Morphology and surface properties of LiVOPO4: a first principles study

Abstract

First principles calculations were used to investigate the surface energies, equilibrium morphology, surface redox potentials, and surface electrical conductivity of LiVOPO₄. Relatively low-energy surfaces are found in the (100), (010), (001), (011), (111), and (201) orientations of the orthorhombic structure. Thermodynamic equilibrium shape of the LiVOPO₄ crystal is built with the calculated surface energies through a Wulff construction. The (001) and (111) orientations are the dominating surfaces in the Wulff shape.
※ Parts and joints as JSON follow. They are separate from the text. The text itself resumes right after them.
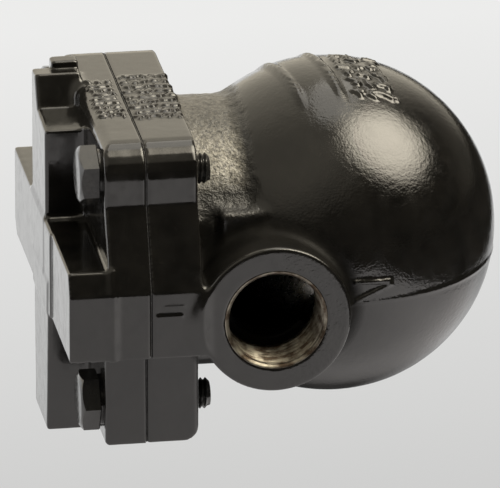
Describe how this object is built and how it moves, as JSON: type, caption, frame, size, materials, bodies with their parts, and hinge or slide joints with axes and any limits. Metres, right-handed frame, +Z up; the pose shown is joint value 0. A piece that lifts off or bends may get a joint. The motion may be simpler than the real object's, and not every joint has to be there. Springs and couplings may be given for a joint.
{
  "type": "ball float steam trap",
  "caption": "Cast ball float steam trap with a round float chamber, screwed in-line ports, a bolted cover and a float lever valve inside.",
  "frame": {"origin": "middle of the pipe axis, halfway between the two port faces", "axes": "+Z up, +Y along the pipe from the inlet port to the outlet port, +X from the bolted cover to the round float chamber"},
  "size_m": [0.1457, 0.121, 0.1145],
  "materials": {
    "painted_iron": "glossy black paint over a sand-cast surface",
    "bolt_steel": "black painted steel",
    "stainless": "satin stainless steel",
    "graphite": "pressed graphite sheet"
  },
  "bodies": {
    "casing": {"body": "painted_iron", "cover": "painted_iron", "cover_gasket": "graphite", "cover_bolt_1": "bolt_steel", "cover_bolt_2": "bolt_steel", "cover_bolt_3": "bolt_steel", "cover_bolt_4": "bolt_steel", "valve_seat": "stainless", "valve_seat_gasket": "graphite", "pivot_frame": "stainless", "frame_screw_1": "stainless", "frame_screw_2": "stainless", "frame_washer_1": "stainless", "frame_washer_2": "stainless", "pivot_pin": "stainless", "pin_clip_1": "stainless", "pin_clip_2": "stainless", "vent_seat": "stainless", "vent_seat_gasket": "graphite", "vent_clip": "stainless", "vent_capsule": "stainless"},
    "float_lever": {"float_arm": "stainless", "float_arm_half": "stainless", "float_far_half": "stainless", "float_screw": "stainless", "float_washer": "stainless", "valve_head": "stainless", "valve_head_clip": "stainless"},
    "air_vent": {"vent_valve": "stainless"}
  },
  "joints": [
    {"name": "float_pivot", "type": "hinge", "parent": "casing", "child": "float_lever", "pos_m": [-0.03, 0, 0.014], "axis": [0, -1, 0], "range_deg": [0, 24]},
    {"name": "vent_travel", "type": "slide", "parent": "casing", "child": "air_vent", "axis": [-1, 0, 0], "range_m": [0, 0.001]}
  ]
}
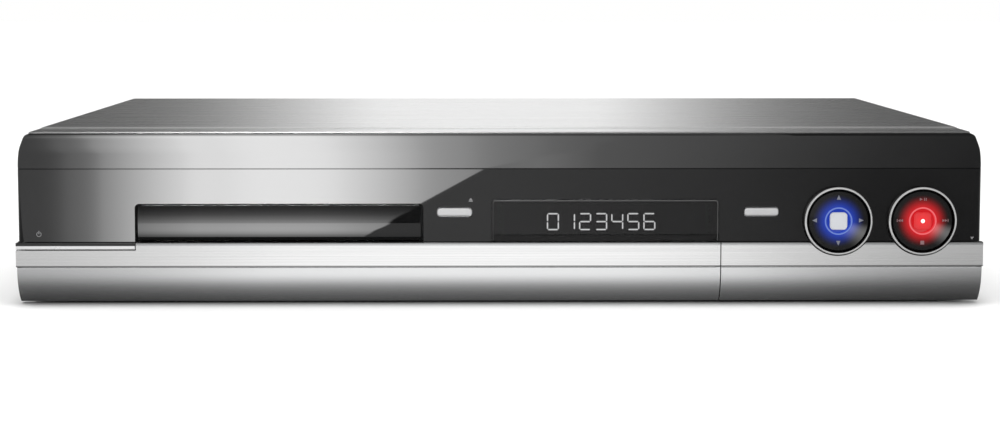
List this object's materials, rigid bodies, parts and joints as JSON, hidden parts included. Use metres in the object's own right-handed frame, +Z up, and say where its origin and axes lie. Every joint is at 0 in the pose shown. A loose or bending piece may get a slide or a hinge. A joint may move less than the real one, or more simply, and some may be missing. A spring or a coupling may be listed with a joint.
{
  "type": "dvd recorder",
  "caption": "Low full-width disc recorder with a loading tray, display, round dials, a fold-down connector flap and a hard disk inside.",
  "frame": {"origin": "middle of the bounding box, on the surface the feet stand on", "axes": "+X to the right and +Y to the back seen from in front, +Z up"},
  "size_m": [0.435, 0.33, 0.078],
  "materials": {
    "brushed_cover": "fine brushed sheet",
    "steel_sheet": "zinc plated sheet",
    "rubber": "matt rubber",
    "black_gloss": "polished black",
    "smoked_window": "smoked and polished",
    "silver_paint": "silver lacquer",
    "brushed_band": "brushed along its length",
    "silver_key": "silver lacquer",
    "chrome_ring": "bright plated",
    "black_moulding": "moulded black",
    "clear_ring": "clear light guide",
    "red_ring": "clear light guide",
    "white_key": "white moulding",
    "red_key": "red moulding",
    "circuit_board": "green board",
    "grey_plastic": "grey moulding",
    "display_glass": "display glass",
    "tray_plastic": "fine grain black",
    "white_gear": "white gear plastic",
    "belt_rubber": "black rubber",
    "motor_steel": "plated can",
    "polished_steel": "ground steel",
    "lens_glass": "coated glass",
    "cast_body": "cast and milled",
    "heatsink_alloy": "extruded",
    "cable_sheath": "ribbon sheath",
    "brass_pin": "bare brass"
  },
  "bodies": {
    "case": {"top_cover": "brushed_cover", "bottom_chassis": "steel_sheet", "feet": "rubber", "rear_panel": "steel_sheet", "rear_phono_sockets": "motor_steel", "rear_av_sockets": "black_moulding", "small_rear_sockets": "motor_steel", "mains_inlet": "black_moulding", "front_panel": "black_gloss", "front_frame": "black_moulding", "display_window": "smoked_window", "lower_fascia": "silver_paint", "trim_band": "brushed_band", "flap_pins": "polished_steel", "dial_rings": "chrome_ring", "key_switches": "grey_plastic", "front_boards": "circuit_board", "display_module": "display_glass", "front_sockets": "black_moulding", "drive_belt": "belt_rubber", "loading_motor": "motor_steel", "loader_frame": "black_moulding", "loader_cover": "steel_sheet", "hard_disk": "cast_body", "disk_board": "circuit_board", "disk_bracket": "steel_sheet", "main_board": "circuit_board", "heatsinks": "heatsink_alloy", "power_board": "circuit_board", "power_parts": "black_moulding", "fan_frame": "black_moulding", "flat_cable": "cable_sheath"},
    "flap": {"flap": "silver_paint", "flap_trim": "brushed_band"},
    "standby_bar": {"standby_button": "silver_key"},
    "open_close_key": {"open_close_button": "silver_key"},
    "ok_key": {"ok_button": "silver_key"},
    "left_rocker": {"left_dial_rocker": "black_moulding"},
    "left_pad": {"left_dial_pad": "black_gloss", "left_light_ring": "clear_ring"},
    "left_centre": {"left_centre_button": "white_key"},
    "right_rocker": {"right_dial_rocker": "black_moulding"},
    "right_pad": {"right_dial_pad": "black_gloss", "right_light_ring": "red_ring"},
    "right_centre": {"right_centre_button": "red_key"},
    "disc_tray": {"tray": "tray_plastic", "tray_front": "black_gloss"},
    "rack_gear": {"tray_gear": "white_gear"},
    "belt_pulley": {"pulley_gear": "white_gear"},
    "small_pulley": {"motor_pulley": "brass_pin"},
    "lift": {"traverse": "steel_sheet", "traverse_motors": "motor_steel", "guide_rods": "polished_steel"},
    "lift_cam": {"cam_slider": "white_gear"},
    "hub": {"turntable": "black_moulding"},
    "sled": {"pickup_sled": "cast_body", "pickup_lens": "lens_glass"},
    "feed_screw": {"lead_screw": "polished_steel"},
    "disc_clamp": {"clamper": "white_gear"},
    "fan_blades": {"fan_rotor": "black_moulding"}
  },
  "joints": [
    {"name": "tray_slide", "type": "slide", "parent": "case", "child": "disc_tray", "axis": [0, -1, 0], "range_m": [0, 0.138]},
    {"name": "rack_gear_spin", "type": "hinge", "parent": "case", "child": "rack_gear", "pos_m": [-0.1455, -0.1395, 0.027], "axis": [0, 0, 1], "range_deg": [0, 990.35]},
    {"name": "belt_pulley_spin", "type": "hinge", "parent": "case", "child": "belt_pulley", "pos_m": [-0.1275, -0.1395, 0.024], "axis": [0, 0, 1], "range_deg": [-1980.7, 0]},
    {"name": "small_pulley_spin", "type": "hinge", "parent": "case", "child": "small_pulley", "pos_m": [-0.0935, -0.1395, 0.0225], "axis": [0, 0, 1], "range_deg": [-7345.43, 0]},
    {"name": "lift_tilt", "type": "hinge", "parent": "case", "child": "lift", "pos_m": [-0.0995, -0.0064, 0.0232], "axis": [1, 0, 0], "range_deg": [0, 2.5]},
    {"name": "lift_cam_slide", "type": "slide", "parent": "case", "child": "lift_cam", "axis": [1, 0, 0], "range_m": [0, 0.0142]},
    {"name": "hub_spin", "type": "hinge", "parent": "lift", "child": "hub", "pos_m": [-0.0995, -0.0884, 0.036], "axis": [0, 0, 1], "continuous": true},
    {"name": "sled_slide", "type": "slide", "parent": "lift", "child": "sled", "axis": [0, 1, 0], "range_m": [0, 0.036]},
    {"name": "feed_screw_spin", "type": "hinge", "parent": "lift", "child": "feed_screw", "pos_m": [-0.072, -0.0584, 0.0273], "axis": [0, 1, 0], "range_deg": [0, 4330]},
    {"name": "disc_clamp_spin", "type": "hinge", "parent": "case", "child": "disc_clamp", "pos_m": [-0.0995, -0.0884, 0.045], "axis": [0, 0, 1], "continuous": true},
    {"name": "fan_spin", "type": "hinge", "parent": "case", "child": "fan_blades", "pos_m": [-0.034, 0.145, 0.035], "axis": [0, 1, 0], "continuous": true},
    {"name": "flap_hinge", "type": "hinge", "parent": "case", "child": "flap", "pos_m": [0.15848, -0.1561, 0.0089], "axis": [1, 0, 0], "range_deg": [0, 85]},
    {"name": "standby_press", "type": "slide", "parent": "case", "child": "standby_bar", "axis": [0, 1, 0], "range_m": [0, 0.0008], "stiffness_N_per_m": 800},
    {"name": "open_close_press", "type": "slide", "parent": "case", "child": "open_close_key", "axis": [0, 1, 0], "range_m": [0, 0.0008], "stiffness_N_per_m": 800},
    {"name": "ok_press", "type": "slide", "parent": "case", "child": "ok_key", "axis": [0, 1, 0], "range_m": [0, 0.0008], "stiffness_N_per_m": 800},
    {"name": "left_dial_up_down", "type": "hinge", "parent": "case", "child": "left_rocker", "pos_m": [0.15195, -0.15675, 0.03795], "axis": [1, 0, 0], "range_deg": [-2, 2], "stiffness_Nm_per_rad": 0.5},
    {"name": "left_dial_left_right", "type": "hinge", "parent": "left_rocker", "child": "left_pad", "pos_m": [0.15195, -0.15675, 0.03795], "axis": [0, 0, 1], "range_deg": [-2, 2], "stiffness_Nm_per_rad": 0.5},
    {"name": "left_centre_press", "type": "slide", "parent": "left_pad", "child": "left_centre", "axis": [0, 1, 0], "range_m": [0, 0.0008], "stiffness_N_per_m": 600},
    {"name": "right_dial_up_down", "type": "hinge", "parent": "case", "child": "right_rocker", "pos_m": [0.1898, -0.15675, 0.03795], "axis": [1, 0, 0], "range_deg": [-2, 2], "stiffness_Nm_per_rad": 0.5},
    {"name": "right_dial_left_right", "type": "hinge", "parent": "right_rocker", "child": "right_pad", "pos_m": [0.1898, -0.15675, 0.03795], "axis": [0, 0, 1], "range_deg": [-2, 2], "stiffness_Nm_per_rad": 0.5},
    {"name": "right_centre_press", "type": "slide", "parent": "right_pad", "child": "right_centre", "axis": [0, 1, 0], "range_m": [0, 0.0008], "stiffness_N_per_m": 600}
  ],
  "couplings": [
    {"joint": "rack_gear_spin", "follows": "tray_slide", "rad_per_m": 125},
    {"joint": "belt_pulley_spin", "follows": "tray_slide", "rad_per_m": -250},
    {"joint": "small_pulley_spin", "follows": "tray_slide", "rad_per_m": -926.47},
    {"joint": "lift_cam_slide", "follows": "lift_tilt", "m_per_rad": 0.32086},
    {"joint": "feed_screw_spin", "follows": "sled_slide", "rad_per_m": 2094.4}
  ]
}
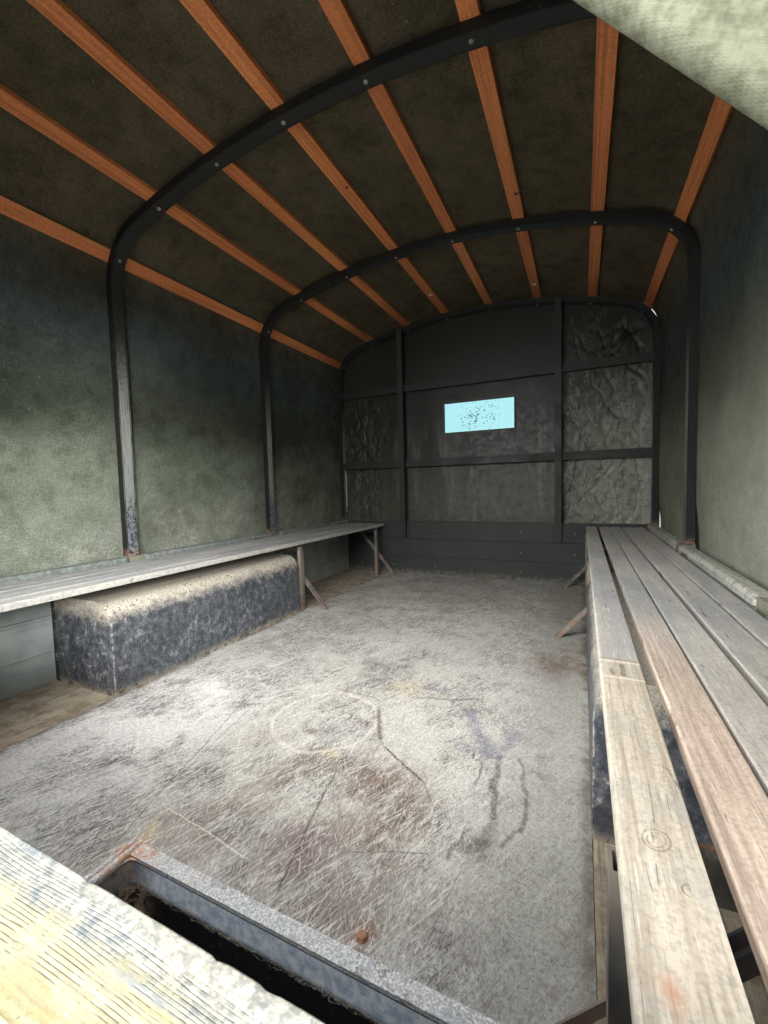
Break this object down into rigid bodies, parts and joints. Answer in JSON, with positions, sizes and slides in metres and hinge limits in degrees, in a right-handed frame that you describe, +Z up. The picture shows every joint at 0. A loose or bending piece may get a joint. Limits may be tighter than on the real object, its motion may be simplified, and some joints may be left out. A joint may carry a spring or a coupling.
{
  "type": "military truck cargo body",
  "caption": "Canvas-covered cargo body of a light military truck, with hoops, battens, folding benches, wheel arches and a hinged tailgate.",
  "frame": {"origin": "middle of the underside, on the plane of the two long sills", "axes": "+X to the right-hand side, +Y forward to the cab, +Z up"},
  "size_m": [2.2056, 2.925, 2.1198],
  "materials": {
    "steel_under": "matt dark olive paint, dusty",
    "steel_olive": "matt olive paint, scuffed",
    "steel_hoop": "near-black paint, scuffed to grey",
    "steel_arch": "black paint, dust on top",
    "steel_well": "black paint, rusty rim",
    "steel_bare": "worn pin steel",
    "wood_board": "olive-painted planks",
    "wood_cap": "worn pale top edge",
    "wood_floor": "worn floor sheet, scratched",
    "wood_batten": "varnished orange-brown softwood",
    "wood_bench": "weathered grey-beige softwood",
    "wood_tailgate": "bare weathered softwood",
    "canvas": "coated olive canvas",
    "canvas_pale": "coarse canvas, sunlit",
    "window": "clear flexible vinyl"
  },
  "bodies": {
    "bed": {"sills": "steel_under", "cross_members": "steel_under", "edge_rails": "steel_olive", "rear_sill": "steel_under", "floor_centre": "wood_floor", "floor_side_strips": "wood_floor", "step_well": "steel_well", "wheel_arch_left": "steel_arch", "wheel_arch_right": "steel_arch", "side_boards_left": "wood_board", "side_boards_right": "wood_board", "side_caps_left": "wood_cap", "side_caps_right": "wood_cap", "side_board_straps": "steel_olive", "hoop_sockets": "steel_olive", "rear_corner_posts": "steel_olive", "headboard": "wood_board", "headboard_stakes": "steel_olive", "tailgate_hinge_pins": "steel_bare", "tailgate_latches": "steel_olive", "hoop_1": "steel_hoop", "hoop_2": "steel_hoop", "hoop_3": "steel_hoop", "hoop_4": "steel_hoop", "roof_battens": "wood_batten", "front_posts": "steel_hoop", "front_rails": "steel_hoop", "canopy": "canvas", "front_curtain": "canvas", "front_window": "window", "rear_curtain_left": "canvas_pale", "rear_curtain_right": "canvas_pale", "bench_hinges_left": "steel_olive", "bench_hinges_right": "steel_olive"},
    "tailgate": {"tailgate_boards": "wood_board", "tailgate_cap": "wood_tailgate", "tailgate_straps": "steel_olive"},
    "bench_left": {"bench_slats_left": "wood_bench", "bench_bearers_left": "steel_olive"},
    "legs_left": {"bench_legs_left": "steel_olive"},
    "struts_left": {"bench_struts_left": "steel_olive"},
    "bench_right": {"bench_slats_right": "wood_bench", "bench_bearers_right": "steel_olive"},
    "legs_right": {"bench_legs_right": "steel_olive"},
    "struts_right": {"bench_struts_right": "steel_olive"}
  },
  "joints": [
    {"name": "tailgate_hinge", "type": "hinge", "parent": "bed", "child": "tailgate", "pos_m": [0, -1.4495, 0.173], "axis": [1, 0, 0], "range_deg": [0, 90]},
    {"name": "bench_left_fold", "type": "hinge", "parent": "bed", "child": "bench_left", "pos_m": [-1.011, 0, 0.618], "axis": [0, -1, 0], "range_deg": [0, 85]},
    {"name": "legs_left_hang", "type": "hinge", "parent": "bench_left", "child": "legs_left", "pos_m": [-0.702, 0, 0.576], "axis": [0, -1, 0], "range_deg": [-86, 0]},
    {"name": "struts_left_hang", "type": "hinge", "parent": "bench_left", "child": "struts_left", "pos_m": [-0.862, 0, 0.576], "axis": [0, -1, 0], "range_deg": [-127, 0]},
    {"name": "bench_right_fold", "type": "hinge", "parent": "bed", "child": "bench_right", "pos_m": [1.011, 0, 0.618], "axis": [0, 1, 0], "range_deg": [0, 85]},
    {"name": "legs_right_hang", "type": "hinge", "parent": "bench_right", "child": "legs_right", "pos_m": [0.702, 0, 0.576], "axis": [0, 1, 0], "range_deg": [-86, 0]},
    {"name": "struts_right_hang", "type": "hinge", "parent": "bench_right", "child": "struts_right", "pos_m": [0.862, 0, 0.576], "axis": [0, 1, 0], "range_deg": [-127, 0]}
  ],
  "couplings": [
    {"joint": "legs_left_hang", "follows": "bench_left_fold", "ratio": -1},
    {"joint": "struts_left_hang", "follows": "bench_left_fold", "ratio": -1.478},
    {"joint": "legs_right_hang", "follows": "bench_right_fold", "ratio": -1},
    {"joint": "struts_right_hang", "follows": "bench_right_fold", "ratio": -1.478}
  ]
}
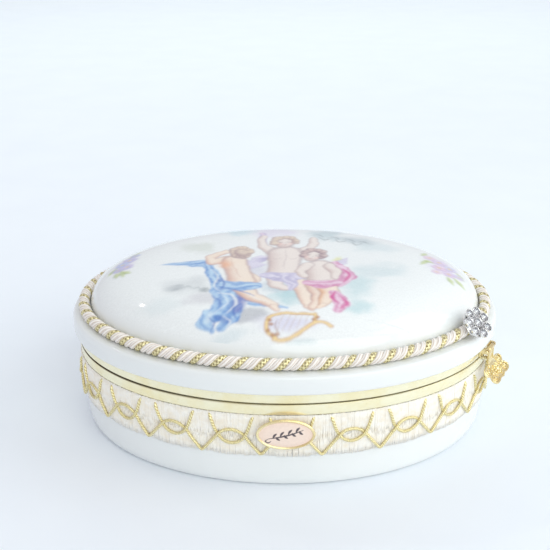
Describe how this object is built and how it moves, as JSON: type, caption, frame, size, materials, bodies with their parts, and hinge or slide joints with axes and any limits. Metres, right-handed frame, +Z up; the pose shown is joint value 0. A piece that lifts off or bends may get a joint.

Similar calculations for VOPO₄ display a larger decrease in surface energies for the (100) surface rather than those in the other surfaces. It suggests that the Wulff shape of LiVOPO₄ is closely related to the chemical environment around. Surfaces (100), (010) and (201) present lower Li surface redox potentials in comparison with the bulk material. Therefore, the Li migration rate on surfaces could be effectively increased by maximizing the exposure of these low redox potential surfaces. In addition, lower surface band gaps are found in all orientations compared to the bulk one, which indicates that electrical conductivity can be improved significantly by enlarging surfaces with relatively low band gaps in the particle. Therefore, synthesizing (201) and (100) nanosheets will greatly improve the electrochemical properties of the material.